# start of Source excerpt
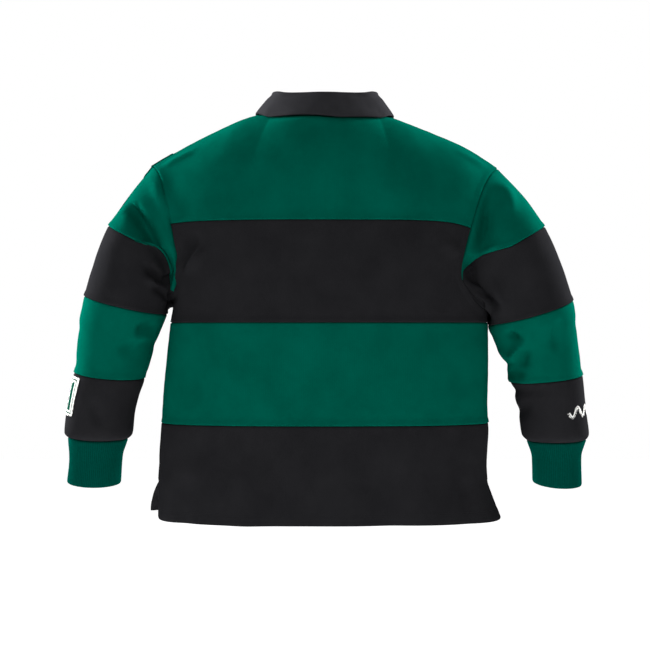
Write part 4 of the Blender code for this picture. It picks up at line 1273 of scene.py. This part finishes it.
STITCH_INSET, BOX_HEIGHT = 2.2, 20
down = lengths(strip)[1][:, len(strip_columns) // 2]
box_low, box_high = np.interp((STITCH_INSET, BOX_HEIGHT), down, strip_rows)
edge = STRIP_COLUMN * (1 - STITCH_INSET / STRIP_HALF)
level = np.linspace(-edge, edge, 16)
rows = [on_cloth(strip, np.linspace(box_low, strip_rows[-3], 60), column) for column in (-edge, edge)]
rows += [on_cloth(strip, row, level) for row in (box_low, box_high)]
rows += [on_cloth(strip, np.linspace(box_low, box_high, 16), way * level) for way in (1, -1)]
sew("placket_stitches", rows, "black_twill", BLACK_THREAD)

# ----------------------------------------------------------
# The buttons: three flat black rubber buttons with a raised rim and a dished face, each sewn on through four
# holes. The holes are the dark wells under the thread.
BUTTON_HEIGHTS = (-118, -160, -202)
BUTTON_THICK, BUTTON_CLEAR = 2.6, 0.5
# The button's outline from the middle of its back to the middle of its face: how far out, and how high.
BUTTON_PROFILE = (
    (0.0, -1.3), (6.4, -1.3), (7.2, -1.05), (7.5, -0.4), (7.5, 0.5), (7.2, 1.05), (6.7, 1.3), (6.1, 1.25),
    (5.6, 0.85), (5.1, 0.55), (3.0, 0.5), (0.0, 0.5),
)
HOLE_RADIUS, HOLE_PLACE, HOLE_LEVEL = 0.85, 1.55, 0.53
SEWN_HALF, SEWN_LEVEL, SEWN_APART = 1.9, 0.75, 0.25
BUTTONHOLE_HALF, BUTTONHOLE_PITCH, BUTTONHOLE_LEVEL, BAR_HALF, TACK_HALF = 9.5, 0.75, 0.25, 1.1, 1.6
# Moulded hard rubber: satin rather than glossy, with a faint bloom of grey in clouds of 4 to 5 mm.
BLACK_RUBBER, tree, shader = begin_material("black_moulded_rubber", "#1A1A1C", 0.48, 0.4)
place = node(tree, "ShaderNodeTexCoord").outputs["Object"]
cloud = node(tree, "ShaderNodeTexNoise", {"Vector": place, "Scale": 220, "Detail": 3.0})
base = node(tree, "ShaderNodeMix", {0: cloud, 6: linear("#141416"), 7: linear("#232327")}, data_type="RGBA")
rough = node(tree, "ShaderNodeMapRange", {0: cloud, 3: 0.26, 4: 0.42})
feed(shader, {"Base Color": base.outputs[2], "Roughness": rough})

hole_rows, button_rows = [], []
for number, height in enumerate(BUTTON_HEIGHTS, 1):
    middle = len(strip_columns) // 2
    row = float(np.interp(height, strip.points[:, middle, 2], strip_rows))
    places, ways = on_cloth(strip, [row], [0.0])
    place, way = Vector(places[0]), Vector(ways[0])
    turn = way.to_track_quat("Z", "Y").to_matrix()
    seat = place + way * (BUTTON_CLEAR + BUTTON_THICK / 2)
    bm = bmesh.new()
    outline = [bm.verts.new((r, 0, z)) for r, z in BUTTON_PROFILE]
    edges = [bm.edges.new(pair) for pair in zip(outline, outline[1:])]
    bmesh.ops.spin(
        bm, geom=[*outline, *edges], axis=(0, 0, 1), angle=2 * math.pi, steps=40, use_merge=True
    )
    bmesh.ops.remove_doubles(bm, verts=bm.verts, dist=0.01)
    for x, y in product((HOLE_PLACE, -HOLE_PLACE), repeat=2):
        well = bmesh.ops.create_circle(bm, cap_ends=True, segments=14, radius=HOLE_RADIUS)["verts"]
        bmesh.ops.translate(bm, vec=(x, y, HOLE_LEVEL), verts=well)
        for face in {f for v in well for f in v.link_faces}:
            face.material_index = 1
    bmesh.ops.recalc_face_normals(bm, faces=[f for f in bm.faces if f.material_index == 0])
    for v in bm.verts:
        v.co = (seat + turn @ v.co) * MM
    mesh = bpy.data.meshes.new(f"button_{number}_rubber")
    bm.to_mesh(mesh)
    bm.free()
    mesh.shade_smooth()
    mesh.set_sharp_from_angle(angle=math.radians(40))
    mesh.materials.append(BLACK_RUBBER)
    mesh.materials.append(BLACK_THREAD)
    button = bpy.data.objects.new(mesh.name, mesh)
    bpy.context.scene.collection.objects.link(button)
    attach(button, "root")
    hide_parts(f"button_{number}")
    for x in (-HOLE_PLACE, HOLE_PLACE):
        for shift in (-SEWN_APART, SEWN_APART):
            ends = [seat + turn @ Vector((x + shift, y, SEWN_LEVEL)) for y in (-SEWN_HALF, SEWN_HALF)]
            button_rows.append((np.array(ends), np.array([way, way])))
    for offset in np.arange(-BUTTONHOLE_HALF, BUTTONHOLE_HALF + 0.1, BUTTONHOLE_PITCH):
        centre = place + turn @ Vector((0, offset, 0))
        wide = BAR_HALF if abs(offset) < BUTTONHOLE_HALF - 0.5 else TACK_HALF
        ends = [centre + turn @ Vector((x, 0, BUTTONHOLE_LEVEL)) for x in (-wide, wide)]
        hole_rows.append((np.array(ends), np.array([way, way])))
grain = {"pitch": 2.0, "length": 2.6, "width": 0.5, "height": 0.5}
sew("button_threads", button_rows, "black_button", BLACK_THREAD, **grain)
grain = {"pitch": 1.4, "length": 1.6, "width": 0.6, "height": 0.35}
sew("buttonhole_stitches", hole_rows, "black_twill", BLACK_THREAD, **grain)

# ----------------------------------------------------------
# The badge: a woven white patch sewn round the outer edge of the left wrist with a satin-stitched border. Its
# design is its own: a thin green line all round, a green bar on either hand and black chequers between.
BADGE, BADGE_STATIONS, BADGE_TURN = 0.8, (394, 455), (-31, 44)
# How far in from the edge each part of the design is, and the size of a chequer.
LINE_IN, LINE_HALF, FIELD_IN, BAR_END, CHEQUER = 4.5, 1.2, 9, 20, 6
BORDER_WIDE, BORDER_GAP, BORDER_IN = 2.2, 0.6, 1
left = sleeves[1]
badge_rows = np.linspace(*BADGE_STATIONS, 48)
badge_turns = np.linspace(*BADGE_TURN, 72)
badge = patch_of(left, badge_rows, badge_turns, "sleeve_badge")
# Damask weave: flat white satin, its design woven in green and black, with weft floats 0.5 mm apart, drawn at
# 0.8 mm so that they read.
WOVEN_BADGE, tree, shader = begin_material("white_woven_badge", "#CDCDC8", 0.8, 0.0)
across, down = lengths(badge)
wide, tall = float(np.ptp(across[len(badge_rows) // 2])), float(down[-1, len(badge_turns) // 2])
u, v = cloth_ways(tree)
v = node(tree, "ShaderNodeMath", {0: v, 1: tall / 2}, operation="SUBTRACT")
to_edge = []
for from_middle, half in ((u, wide / 2), (v, tall / 2)):
    reach = node(tree, "ShaderNodeMath", {0: from_middle}, operation="ABSOLUTE")
    to_edge.append(node(tree, "ShaderNodeMath", {0: half, 1: reach}, operation="SUBTRACT"))
nearest = node(tree, "ShaderNodeMath", {0: to_edge[0], 1: to_edge[1]}, operation="MINIMUM")
# The line round the badge, and inside it an upright bar on either hand with chequers between the bars.
line = node(tree, "ShaderNodeMath", {0: nearest, 1: LINE_IN, 2: LINE_HALF}, operation="COMPARE")
inside = node(tree, "ShaderNodeMath", {0: nearest, 1: FIELD_IN}, operation="GREATER_THAN")
beside = node(tree, "ShaderNodeMath", {0: to_edge[0], 1: BAR_END}, operation="LESS_THAN")
bars = node(tree, "ShaderNodeMath", {0: inside, 1: beside}, operation="MULTIPLY")
green = node(tree, "ShaderNodeMath", {0: bars, 1: line}, operation="MAXIMUM")
place = node(tree, "ShaderNodeUVMap", uv_map="cloth")
black_and_white = {"Color1": (1, 1, 1, 1), "Color2": (0, 0, 0, 1)}
checks = node(tree, "ShaderNodeTexChecker", {"Vector": place, "Scale": 1 / CHEQUER, **black_and_white})
black = node(tree, "ShaderNodeMath", {0: inside, 1: checks.outputs["Fac"]}, operation="MULTIPLY")
woven = node(tree, "ShaderNodeMix", {0: black, 6: linear("#CDCDC8"), 7: linear("#1E1E20")}, data_type="RGBA")
woven = node(tree, "ShaderNodeMix", {0: green, 6: woven.outputs[2], 7: linear("#06382D")}, data_type="RGBA")
floats = node(tree, "ShaderNodeMath", {0: v, 1: 0.4}, operation="PINGPONG")
bump = node(tree, "ShaderNodeBump", {"Height": floats, "Strength": 0.4, "Distance": 0.0004})
feed(shader, {"Base Color": woven.outputs[2], "Normal": bump})
make_piece(
    "sleeve_badge", badge, None, BADGE, WOVEN_BADGE, "white_badge",
    free=np.ones(badge.points.shape[:2], bool), raised=SEAM_GAP + BADGE, inset=SEWN_INSET,
)

WHITE_THREAD = thread_material("white_rayon_thread", "#F2F2EE")


def satin(cloth, rows, columns, wide, gap):
    """A satin-stitched line: threads side by side across a path over a cloth."""
    places, ways = spread(*on_cloth(cloth, rows, columns), gap)
    along = unit(np.gradient(places, axis=0))
    side = unit(np.cross(ways, along)) * wide / 2
    return [(np.array([p - s, p + s]), np.array([w, w])) for p, s, w in zip(places, side, ways)]


border = []
low, first = badge_rows[0] + BORDER_IN, badge_turns[0] + BORDER_IN
high, last = badge_rows[-1] - BORDER_IN, badge_turns[-1] - BORDER_IN
corners = ((low, first), (low, last), (high, last), (high, first), (low, first))
for (r0, c0), (r1, c1) in zip(corners, corners[1:]):
    border += satin(badge, np.linspace(r0, r1, 40), np.linspace(c0, c1, 40), BORDER_WIDE, BORDER_GAP)
grain = {"pitch": BORDER_WIDE, "length": 2.4, "width": 0.62, "height": 0.5}
sew("badge_border", border, "white_badge", WHITE_THREAD, **grain)

# ----------------------------------------------------------
# The right wrist's embroidery: a plain line of five even waves, worked in white rayon satin stitch straight
# into the jersey, round the outer edge of the sleeve.
WAVE_MIDDLE, WAVE_HALF, WAVE_TURN, WAVE_COUNT = 444, 8, 68, 5
WAVE_WIDE, WAVE_GAP = 2.8, 0.55
right = sleeves[-1]
turns = np.linspace(-WAVE_TURN, WAVE_TURN, 400)
stations = WAVE_MIDDLE + WAVE_HALF * np.sin(turns / WAVE_TURN * WAVE_COUNT * math.pi)
worked = satin(right, stations, turns, WAVE_WIDE, WAVE_GAP)
grain = {"pitch": WAVE_WIDE, "length": 3.1, "width": 0.62, "height": 0.5}
sew("wrist_embroidery", worked, "white_badge", WHITE_THREAD, **grain)

low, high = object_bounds()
# end of Source excerpt
Task requirements.
Using the listing above, pick out each line that contains the word "scene", then copy it.

Expected answer.
Write part 4 of the Blender code for this picture. It picks up at line 1273 of scene.py. This part finishes it.
    bpy.context.scene.collection.objects.link(button)